With us for the ride were Sue and Peter, who unfortunately had been to Tasmania already, however unlike their first visit, this time we were lucky enough to be showered with SUNSHINE! At 29 degrees, our first day in Hobart was quite possibly the hottest day for the year for Australia’s most southern state, and we basked in the sun as we browsed Salamanca market , drank diet Coke and ate fish and chips by the water. I had no real expectations of Hobart, but soon fell in love with the small-town coastal environment, which felt really rather Mediterranean on this hot, late summer day.

My opinion of Hobart was in no doubt swayed by the luxurious and unique hotel that was our home for two nights - The Henry Jones Art Hotel. Forget TripAdvisor, because there won’t be a bad review in sight – this is one hotel that delivers on every front, and it’s unique to boot. The building was an old jam factory in the 1800s and is now home to over 50 rooms, all uniquely furnished and with a variety of art on display. Before I start to sound too much like the brochure, I’d also like to add that breakfast was CHEAP and the beds were really comfy!

After a day in Hobart, we jumped into the car for a drive up the East Coast, to the Freychinet National Park, home to Wineglass Bay. This part of our trip was all about fantastic scenery, breathtaking vistas and.... eating fried food. After three lots of fish and chips in three nights, it’s a good job that the Wineglass Bay lookout was a 45 minute uphill hike. Only today have I gathered the courage to get back in the scales – after two weeks of compensation dieting!

The pictures that I’ve come back with in no way represent the true beauty of Tasmania, and we were totally enthralled by the beauty of a state which is much-mocked by locals, but adored by tourists. Tom and I would love to find time to go back and explore the rest of the state, and maybe next time we’ll brave the ferry journey too. If you’re ever heading down under, Tassy is definitely one place that you should have on your list...


The Henry Jones Hotel

Hobart Quay, with Mures Fish & Chips in the background

Salamanca Market, chatting with a stall owner from the New Forest!

Salamanca Market

Salamanca Market

Tom at the peak of Mount Wellington
Mount Wellington, overlooking the cirt of Hobart

Hobart from Mount Wellington

Wineglass Bay

The amazing view from our balcony in Bicheno

Walking on the beach in Bicheno was heaven...

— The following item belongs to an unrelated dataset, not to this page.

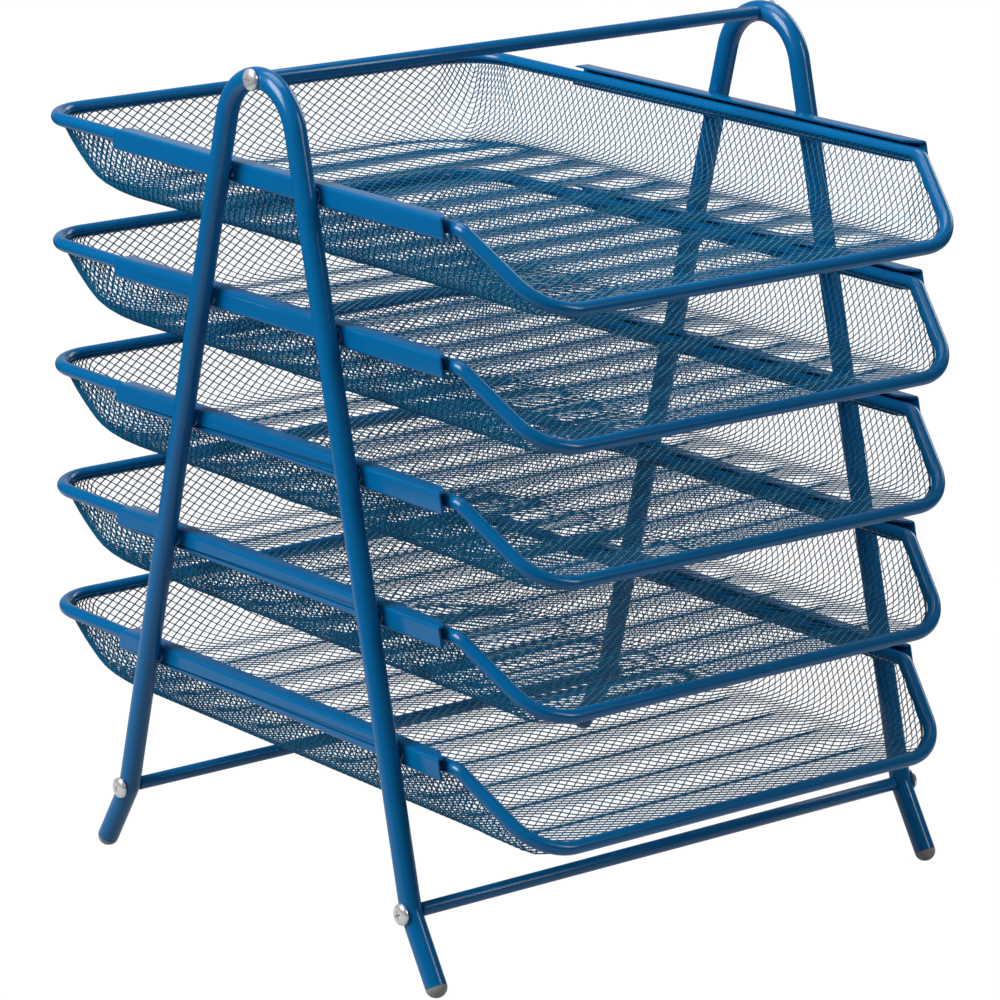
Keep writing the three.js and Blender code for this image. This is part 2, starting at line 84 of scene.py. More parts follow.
# Foot caps
CAP_R = LEG_R - 0.02  # just inside the tube's outline
CAP_EDGE = (0.2, 0.15)  # width and height of the bevel where a cap meets its tube
STEM_R = LEG_R - LEG_WALL - 0.1  # with a little play in the tube
STEM_LENGTH = 8.0

# Screws
HEAD_R = 4.7
HEAD_HEIGHT = 2.6
HEAD_RIM = 0.65  # where the head's side turns into its dome
HEAD_EDGE = (0.3, 0.25)  # width and height of the bevel under the head
SHANK_R = 1.7
SHANK_LENGTH = 14.0
RECESS_REACH = 2.7
RECESS_WIDTH = 1.0
RECESS_DEPTH = 1.7
RECESS_TAPER = 0.5
SCREW_TURN = 0.5  # each screw of a side stands this much further round than the one before, in radians

# Slide channels
CHANNEL_LENGTH, CHANNEL_HEIGHT = extent("left_channel_1")[1:]
CHANNEL_SHEET = 1.0
CHANNEL_FLANGE = 7.5
CHANNEL_BEND_R = 1.4
CHANNEL_INNER_R = 0.5
FLANGE_EDGE_R = 0.25
FLANGE_CUT = 10.0
FRONT_LEAN = 2.5
FRONT_TOP_R = 1.2
REAR_TOP_R = 4.0
TRIM_MARGIN = 1.0  # how far a cutter reaches past the channel that it trims
TRIM_CORNER_R = 0.3  # of the cutter's corners below the channel, where it cuts nothing
BOSS_HEIGHT = 0.75
BOSS_R = 3.0
BOSS_TOP_R = 2.5

# A tray's rim
RIM_R = 3.0
RIM_SAG = 0.45
SIDE_X = 126.5
REAR_Y = 173.1
LIP_Y = -173.1
SLOPE_Y = LIP_Y + 38.3
LIP_DROP = 29.8
LIP_INSET = 14.1
CORNER_R = 24.0
SLOPE_BEND_R = 8.0

# A tray's pressed basket
EDGE_OFFSET = 2.45
EDGE_WRAP = 2.8  # how far the sheet's edge runs on up the rod's inner side
WALL_ANGLE = math.radians(74)
FLOOR_BEND_R = 13.0
FLOOR_CORNER_R = 52.0
FLOOR_CORNER_REACH = 36.0
CORNER_FULLNESS = 1.8  # rear corners: 1 is a plain cone, more is steep under the rod and round low down
FLOOR_SAG = 1.0
RIB_COUNT = 10
RIB_PITCH = 30.3
RIB_DEPTH = 2.2
RIB_HALF_WIDTHS = (2.0, 10.0)  # at its bottom, and where it meets the floor
RIB_ENDS = (19.0, 1.0)  # how far before the wall a rib starts to rise, and where it has gone

# The strands of the expanded metal
DIAMOND = (5.83, 3.82)
STRAND_THICKNESS = 0.64
STRAND_WIDTH = 0.57
STRAND_TWIST = 0.22  # how far a strand's rear edge is below its middle, and its front edge above it
LEAST_OPENING = 0.1  # share of a diamond that its hole keeps where the sheet is drawn together
LEAST_AREA = 0.4  # smaller scraps of a diamond at the sheet's edge are left out, in square millimetres

# How finely round forms are divided
BEND_STEP = math.radians(4)
DOME_STEP = 7.5  # degrees
TUBE_SIDES = 40
ROD_SIDES = 24
BAR_SIDES = 32
BOSS_SIDES = 32
CAP_SIDES = 48
SCREW_SIDES = 64
RIM_STEPS = 400  # points tried on each stretch of the rim's line for the one that is nearest


# Paths and solids


def unit(v):
    v = np.asarray(v, float)
    return v / np.linalg.norm(v, axis=-1, keepdims=True)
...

.. so much so I started jumping around!



Picnic lunch!

The power of friendship

Moving to Australia has taught us a lot about the importance of friendships. We’ve learnt how much we value our friends back home. We’ve discovered how hard it is to make new friends in a strange country. And now we finally appreciate how hard it is to say goodbye to friends that you love.

This blog entry comes in three parts...

Hello....

Nice to see you again.... and

Goodbye.

Hello

Since moving to Melbourne we’ve said ‘hello, nice to meet you’ a gazillion times. Every day brings a new person, sometimes a visitor, sometimes a local. When we’re lucky, ‘nice to meet you’, turns into ‘let’s do this again’, and again, and sometimes again. Finding new friends seems so much harder as an adult, compared to the days of classrooms and playgrounds, but this also means we really value the friends that we’ve made here.

A sunny afternoon in a beer garden was the setting for a recent rendezvous with our Melbourne crowd. The occasion was Pat and Amanda both turning 30, and the day will remain ingrained in my mind as the time when our circle of friends shifted to the next stage in life. Parenthood. Newborns aplenty, a couple of toddlers for good measure, and two heavily pregnant ladies made for quite the child-fest. Surely this is sufficient to explain any clucking or brooding that comes from my direction!


I can’t list all the people we’ve said ‘hello’ to as our new friends in Melbourne. But we appreciate every one of you.

Nice to see you again

Friendships are hard to maintain over Skype. We can chat, and we can wave at each other, but we can’t share good food, and wine, and laugh together in the same way we can do in person. Tush and Andy taught us this during their recent honeymoon visit to Australia.

After a false start and disrupted stay in Melbourne as a result of the bitter English winter, Tom and I decided to fly to Sydney and spend 36 hours with Tush and Andy before the end of their trip. Gatecrashing their honeymoon for a second time might seem a little bit ‘off’, but after a 5am wake up, 700km flight, full day of sightseeing and long night of merriment, the four of us couldn’t have been happier. The ease with which old friends can reconnect amazed me, and the experience triggered some deep thought for both Tom and I about the decisions we’ve made, are making, and will make in the coming months and years.



Goodbye

Saying goodbye is hard, but I think it’s even hard when you are the one who is left behind. Tom and I will soon find out, as dear friends Richard and Tamara, and Pat and Amanda both leave Melbourne to return home. To rub salt into the wound, their departure dates are just three days apart. On the other hand, perhaps this will be like ripping the plaster off quickly?

We’ve known for months that Pat and Amanda would be leaving. They have a 4 month old son, Charlie, and the time has come for them to return to their families in Ohio and settle down into family life. We’ll miss them dearly, but understand that life moves on, as will ours one day.

Richard and Tamara’s departure was much more of a shock however. As our closest confidants here in Melbourne, the news that they plan to return to Toronto early felt like being dumped by a boyfriend out of the blue. ‘It’s not you, it’s us’, they pleaded. Either way I fought back the tears that night. Now that I’ve had a while to digest the news, I’ve reconciled myself to the fact that there will be life without ‘Ramara’, and in the meantime we’ll enjoy the times we have left!